Terry has digested the books I’ve thought to “elfish” for my “hobbit” brain. However, the brief snippets from these tomes, tempt me to try. The rich quotes sent me scurrying to the endnotes.

On God: “We want, in fact, not so much a Father in Heaven as a grandfather in heaven-a senile benevolence who, as they say, ‘liked to see young people enjoying themselves’ and whose plan for the universe was simply that it might be said at the end of each day ‘a good time was had by all.'”

Of Jesus: “There is no question of what we can make of Him, it is entirely a question of what He intends to make of us.”

On Pain: “God whispers to us in our pleasure, speaks in our conscience, but shouts in our pains: it is His megaphone to rouse a deaf world.”
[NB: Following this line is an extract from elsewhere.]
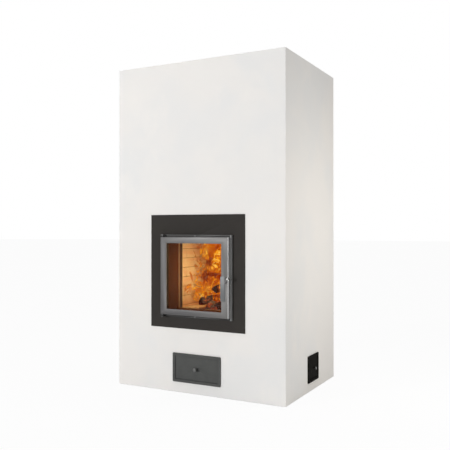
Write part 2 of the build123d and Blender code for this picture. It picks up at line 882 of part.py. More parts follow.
def latch_plate():
    """Plate on the right stile, beside the latch."""
    plate = block(
        latch_plate_left,
        latch_plate_right,
        leaf_front_y - latch_plate_thickness,
        leaf_front_y,
        latch_plate_bottom,
        latch_plate_top,
    )
    return chamfer(plate.edges().group_by(Axis.Y)[0], latch_plate_chamfer)


# Latch lever, which turns on the leaf

def bar_between(x_1, z_1, x_2, z_2, width):
    """A flat bar between two points of the lever."""
    direction = Vector(x_2 - x_1, 0, z_2 - z_1)
    middle = (x_1 + x_2) / 2, (lever_front_y + lever_back_y) / 2, (z_1 + z_2) / 2
    plane = Plane(origin=middle, x_dir=direction, z_dir=(0, -1, 0))
    return plane * Box(direction.length, width, latch_arm_thickness)


def latch_lever():
    """Lever with its spindle, its hook over the keeper and a short tail."""
    lever = rod_along_y(latch_hub_radius, latch_pivot_x, latch_pivot_z, lever_front_y, lever_back_y)
    lever += rod_along_y(latch_end_radius, latch_ball_x, latch_ball_z, lever_front_y, lever_back_y)
    lever += bar_between(latch_pivot_x, latch_pivot_z, latch_ball_x, latch_ball_z, latch_arm_width)
    lever += rod_along_y(latch_tail_radius, latch_tail_x, latch_tail_z, lever_front_y, lever_back_y)
    lever += bar_between(latch_pivot_x, latch_pivot_z, latch_tail_x, latch_tail_z, 2 * latch_tail_radius)
    hook_bottom = keeper_z + keeper_radius + latch_lever_gap
    lever += block(
        latch_ball_x,
        latch_ball_x + latch_hook_reach,
        lever_front_y,
        lever_back_y,
        hook_bottom,
        hook_bottom + latch_hook_height,
    )
    spindle_end = lever_back_y + spindle_length
    lever += rod_along_y(spindle_radius, latch_pivot_x, latch_pivot_z, lever_back_y, spindle_end)
    return lever


def latch_knob():
    """Bright ball on a short neck."""
    neck_front = lever_front_y - latch_ball_neck
    centre_y = neck_front - latch_ball_seat
    ball = Pos(latch_ball_x, centre_y, latch_ball_z) * Sphere(latch_ball_radius)
    neck = rod_along_y(latch_ball_neck_radius, latch_ball_x, latch_ball_z, centre_y, lever_front_y)
    return ball + neck


# Framed openings: ash drawer and soot hatches

def framed_tube(width, height, border, depth):
    """A rounded plate with a rectangular hole and a sheet tube behind it.

    Built on the XY plane with the plate's back at Z = 0, the tube below it and Y upwards.
    """
    plate = extrude(RectangleRounded(width, height, plate_corner_radius), plate_proud)
    plate = fillet(plate.edges().group_by(Axis.Z)[-1], tube_wall / 2)
    hole_width = width - 2 * border
    hole_height = height - 2 * border
    tube = extrude(Rectangle(hole_width + 2 * tube_wall, hole_height + 2 * tube_wall), -depth)
    body = plate + tube
    cut_depth = depth + plate_proud + 2 * overshoot
    return body - Pos(0, 0, (plate_proud - depth) / 2) * Box(hole_width, hole_height, cut_depth)


def knob(neck_radius, neck_length, head_radius, head_thickness, stud_length):
    """A turned knob: stud below Z = 0, neck and rounded head above it."""
    head = Pos(0, 0, neck_length + head_thickness / 2) * Cylinder(head_radius, head_thickness)
    head = fillet(head.edges(), knob_edge_radius)
    neck = Pos(0, 0, neck_length / 2) * Cylinder(neck_radius, neck_length)
    stud = Pos(0, 0, -stud_length / 2) * Cylinder(knob_stud_radius, stud_length)
    return head + neck + stud


def front_plane(x, y, z):
    """A plane that faces the front, with its Y upwards."""
    return Plane(origin=(x, y, z), x_dir=(1, 0, 0), z_dir=(0, -1, 0))


def side_plane(sign, x, z):
    """A plane that faces the right (sign 1) or the left (sign -1), with its Y upwards."""
    return Plane(origin=(sign * x, hatch_centre_y, z), x_dir=(0, sign, 0), z_dir=(sign, 0, 0))


def ash_frame():
    """Frame of the ash drawer, with the tube that lines the wall."""
    depth = firebox_front_y - front_y
    tube = framed_tube(ash_frame_width, ash_frame_height, ash_frame_border, depth)
    return front_plane(0, front_y, ash_centre_z) * tube


def ash_drawer_box():
    """Five sheets welded to an open box: floor, two sides, back, and front with a stud hole."""
    front = drawer_plate_back_y
    back = front + drawer_length
    floor_top = drawer_bottom + drawer_wall
    top = drawer_bottom + drawer_height
    inner = drawer_half - drawer_wall
    floor = block(-drawer_half, drawer_half, front, back, drawer_bottom, floor_top)
    left = block(-drawer_half, -inner, front, back, floor_top, top)
    right = block(inner, drawer_half, front, back, floor_top, top)
    back_sheet = block(-inner, inner, back - drawer_wall, back, floor_top, top)
    front_sheet = block(-inner, inner, front, front + drawer_wall, floor_top, top)
    front_sheet -= stud_hole(front - overshoot, front + drawer_wall + overshoot)
    return [floor, left, right, back_sheet, front_sheet]


def stud_hole(y_low, y_high):
    """Hole for the stud of the drawer's knob."""
    return rod_along_y(knob_stud_radius + screw_hole_clearance, 0, ash_centre_z, y_low, y_high)


def ash_drawer_front():
    """Front plate of the drawer, set back a little in its frame."""
    half = ash_opening_half - front_clearance
    bottom = ash_opening_bottom + front_clearance
    top = ash_opening_top - front_clearance
    plate = block(-half, half, drawer_face_y, drawer_plate_back_y, bottom, top)
    plate = chamfer(plate.edges().group_by(Axis.Y)[0], drawer_wall / 2)
    return plate - stud_hole(drawer_face_y - overshoot, drawer_plate_back_y + overshoot)


def ash_drawer_knob():
    """Knob in the middle of the drawer's front."""
    stud = drawer_front_thickness + drawer_wall + nut_height
    turned = knob(
        drawer_knob_neck_radius, drawer_knob_neck, drawer_knob_head_radius, drawer_knob_head, stud
    )
    return front_plane(0, drawer_face_y, ash_centre_z) * turned


def ash_drawer_nut():
    """Hexagon nut on the knob's stud, inside the drawer."""
    nut = extrude(RegularPolygon(nut_across_flats / 2, 6, major_radius=False), -nut_height)
    nut -= Pos(0, 0, -nut_height / 2) * Cylinder(knob_stud_radius + screw_hole_clearance, nut_height + 2 * overshoot)
    return front_plane(0, drawer_plate_back_y + drawer_wall, ash_centre_z) * nut


def hatch_frame(sign):
    """Frame of a soot hatch, with the tube that lines the wall."""
    depth = side_x - channel_outer_x
    tube = framed_tube(hatch_width, hatch_height, hatch_border, depth)
    return side_plane(sign, side_x, hatch_centre_z) * tube


def hatch_stud_hole(length):
    """Hole for the stud of a hatch knob."""
    return Pos(0, 0, -length / 2) * Cylinder(knob_stud_radius + screw_hole_clearance, length + 2 * overshoot)


def hatch_cover(sign):
    """Cover plate of a soot hatch."""
    width = 2 * (hatch_opening_half - front_clearance)
    height = hatch_height - 2 * hatch_border - 2 * front_clearance
    plate = extrude(Rectangle(width, height), -hatch_cover_thickness)
    plate = chamfer(plate.edges().group_by(Axis.Z)[-1], tube_wall / 2)
    plate -= hatch_stud_hole(hatch_cover_thickness)
    return side_plane(sign, hatch_face_x, hatch_centre_z) * plate


def hatch_plug(sign):
    """Insulating plug behind a hatch cover, held by the knob's stud."""
    width = 2 * (hatch_opening_half - hatch_plug_gap)
    height = hatch_height - 2 * hatch_border - 2 * hatch_plug_gap
    plug = extrude(Rectangle(width, height), -hatch_plug_length)
    plug -= hatch_stud_hole(hatch_stud_length - hatch_cover_thickness)
    return side_plane(sign, hatch_cover_back_x, hatch_centre_z) * plug


def hatch_knob(sign):
    """Knob in the middle of a hatch cover."""
    turned = knob(
        hatch_knob_neck_radius, hatch_knob_neck, hatch_knob_head_radius, hatch_knob_head, hatch_stud_length
    )
    return side_plane(sign, hatch_face_x, hatch_centre_z) * turned


# Flue outlet

def flue_collar():
    """Tube from the manifold to the back face, with a flange inside the core."""
    flange_front = channel_back_y - flue_flange_thickness
    collar = flue_rod(flue_outer_radius, flange_front, back_y)
    collar += flue_rod(flue_outer_radius + flue_flange_width, flange_front, channel_back_y)
    return collar - flue_rod(flue_inner_radius, flange_front - overshoot, back_y + overshoot)


def flue_seal():
    """Packing between the flue collar and the shell."""
    back = shell_back_y - flue_seal_recess
    outer = flue_rod(flue_hole_radius - flue_seal_gap, shell_inner_back_y, back)
    bore = flue_outer_radius + flue_seal_gap
    return outer - flue_rod(bore, shell_inner_back_y - overshoot, back + overshoot)


# The parts, one file each

os.makedirs("parts", exist_ok=True)

save(
    "base_slab",
    block(-shell_outer_x, shell_outer_x, shell_front_y, shell_back_y, 0, base_slab_height),
)
for number in range(1, course_count + 1):
    save(f"shell_course_{number}", *shell_course(number))
save("flue_block", flue_block())
save("plaster_coat", plaster_coat())
save(
    "top_slab",
    *slabs_across(
        shell_outer_x,
        shell_front_y,
        shell_back_y,
        shell_top_z,
        shell_top_z + top_slab_thickness,
        top_slab_count,
    ),
)
save(
    "top_insulation",
    block(-shell_inner_x, shell_inner_x, shell_inner_front_y, shell_inner_back_y, ceiling_top_z, shell_top_z),
)
save("expansion_felt", *expansion_felt())

save("core_front_wall", *core_front_wall())
save("core_back_wall", *core_back_wall())
save("left_channel_liner", *channel_liner("left"))
save("right_channel_liner", *channel_liner("right"))
save(
    "core_ceiling",
    *slabs_across(
        core_outer_x, core_front_y, core_back_y, ceiling_bottom_z, ceiling_top_z, ceiling_slab_count
    ),
)
save("hearth_piers", *hearth_piers())
save("ash_floor_slab", ash_floor_slab())
save(
    "hearth_slab",
    *slabs_round_grate(
        core_block_half, firebox_front_y, channel_back_y, hearth_slab_bottom, hearth_slab_top, grate_ledge
    ),
)
save(
    "firebox_floor",
    *slabs_round_grate(
        firebox_half, firebox_front_y, firebox_back_y, hearth_slab_top, firebox_floor_z, 0
    ),
)
save("firebox_left_wall", *brick_wall("left", firebox_front_y, brick_back_y, firebox_half, core_block_half))
save("firebox_right_wall", *brick_wall("right", firebox_front_y, brick_back_y, firebox_half, core_block_half))
save("firebox_back_wall", *brick_wall("back", -firebox_half, firebox_half, firebox_back_y, brick_back_y))
save("throat_slabs", *throat_slabs())
save("upper_chamber_walls", *upper_chamber_walls())
save("storage_blocks", *storage_blocks())
save("grate", grate())

save("surround_plate", surround_plate())
save("door_frame", door_frame())
save("door_collar", door_collar())
save("collar_seal", collar_seal())
save("hinge_pins", *hinge_pins())
save("latch_keeper", latch_keeper())
save("frame_screws", *frame_screws())
save("door_leaf", door_leaf())
save("door_glass", outline_block((glass_half, glass_bottom, glass_top), glass_front_y, glass_back_y))
save("glass_tape", glass_tape())
save("glass_retainers", *glass_retainers())
save("retainer_screws", *retainer_screws())
save("door_rope_seal", door_rope_seal())
save("latch_plate", latch_plate())
save("latch_lever", latch_lever())
save("latch_knob", latch_knob())

save("ash_frame", ash_frame())
save("ash_drawer_box", *ash_drawer_box())
save("ash_drawer_front", ash_drawer_front())
save("ash_drawer_knob", ash_drawer_knob())
save("ash_drawer_nut", ash_drawer_nut())
for name, sign in (("right", 1), ("left", -1)):
    save(f"{name}_hatch_frame", hatch_frame(sign))
    save(f"{name}_hatch_cover", hatch_cover(sign))
    save(f"{name}_hatch_plug", hatch_plug(sign))
    save(f"{name}_hatch_knob", hatch_knob(sign))
save("flue_collar", flue_collar())
save("flue_seal", flue_seal())
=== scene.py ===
import json
import math
import random

import bpy
from mathutils import Euler, Matrix, Vector


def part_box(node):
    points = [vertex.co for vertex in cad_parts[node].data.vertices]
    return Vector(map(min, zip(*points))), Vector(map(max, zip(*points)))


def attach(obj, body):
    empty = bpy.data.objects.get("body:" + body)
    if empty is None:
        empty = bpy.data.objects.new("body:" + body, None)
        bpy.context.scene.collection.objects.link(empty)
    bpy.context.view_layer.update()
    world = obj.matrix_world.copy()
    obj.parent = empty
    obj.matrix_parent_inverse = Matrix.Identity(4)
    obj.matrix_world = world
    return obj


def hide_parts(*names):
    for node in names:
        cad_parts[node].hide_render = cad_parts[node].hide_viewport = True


# A masonry heater: white plastered block, glazed fire door with a fire behind it,
# ash drawer and soot hatches. Metres, X right, Y from front to back, Z up.

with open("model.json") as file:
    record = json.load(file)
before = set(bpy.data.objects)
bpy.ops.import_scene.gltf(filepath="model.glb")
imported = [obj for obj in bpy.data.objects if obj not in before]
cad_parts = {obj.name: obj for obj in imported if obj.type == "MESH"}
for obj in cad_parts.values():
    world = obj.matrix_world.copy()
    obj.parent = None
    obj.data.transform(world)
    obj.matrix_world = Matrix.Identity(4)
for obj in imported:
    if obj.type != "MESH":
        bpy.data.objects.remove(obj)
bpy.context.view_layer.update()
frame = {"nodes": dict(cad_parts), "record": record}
bpy.ops.object.select_all(action="DESELECT")

NODES = frame["nodes"]
FIXED_BODY = "heater"
FIRE_BODY = "grate"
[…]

Miracles “in fact are a retelling in small letters of the very same story which is written across the whole world in letters too large for some of us to see.”

Heart of a Child: “When I was ten, I read fairy tales in secret and would have been ashamed if I had been found doing so. Now that I am fifty I read them openly. When I became a man I put away childish things, including the fear of childishness and the desire to be very grown up.”

Common Sense: “. . . one of humanity’s key tools for determining truth . . . .”

Morality: ” . . . is not an abstract question for debate, it is the foundation for the growth of character.”

Obedience: “To have the kind of faith that obeys God even when there is not attending feeling of conviction is to defuse one of the Devil’s most powerful tools.”

Humility: “. . . a really humble man . . . will not be thinking about humility; he will not be thinking about himself at all.

These delicious gems sprinkled throughout Terry’s delectable prose made a delightful feast, and left me wanting more.

How about you? Do you want more? Read Terry’s book. It’s  is not a tame read. It’s not a safe read. But it is good. Even better is getting to know Terry and Lewis too.

2 thoughts on “Inklings and Impressions

  1. For an interview with Terry on Houston/Dallas talk radio by Lael Arrington, who will be working with writers at the Writers’ workshop, see Select Listen to shows. Terry and Rick, my co-host, and I hit the highlights of his book and promoted the conference.

    The Wade Center at Wheaton (research center on Lewis) recommends Terry’s book as the best short overview volume on Lewis available.

  2. Greetings, Nan,
    What an encouraging article about a book very dear to me. Terry was kind enough to dedicate Not a Tame Lion to me out of our shared love & appreciation of the strong, churning voice of Jack Lewis. Rather than dream about Jack’s lasting ‘magic’…Last spring I had the privilege of being in Oxford with my dear friend Doug Gresham at the Kilns (and Eagle & Child). Besides the greatest tour ever given in Jack’s/Joy’s/Warnie’s humble abode…I experienced an appreciation of Mr. Lewis that is hard to describe. As I writer I intend to find a way…hopefully coming soon to a theatre near you.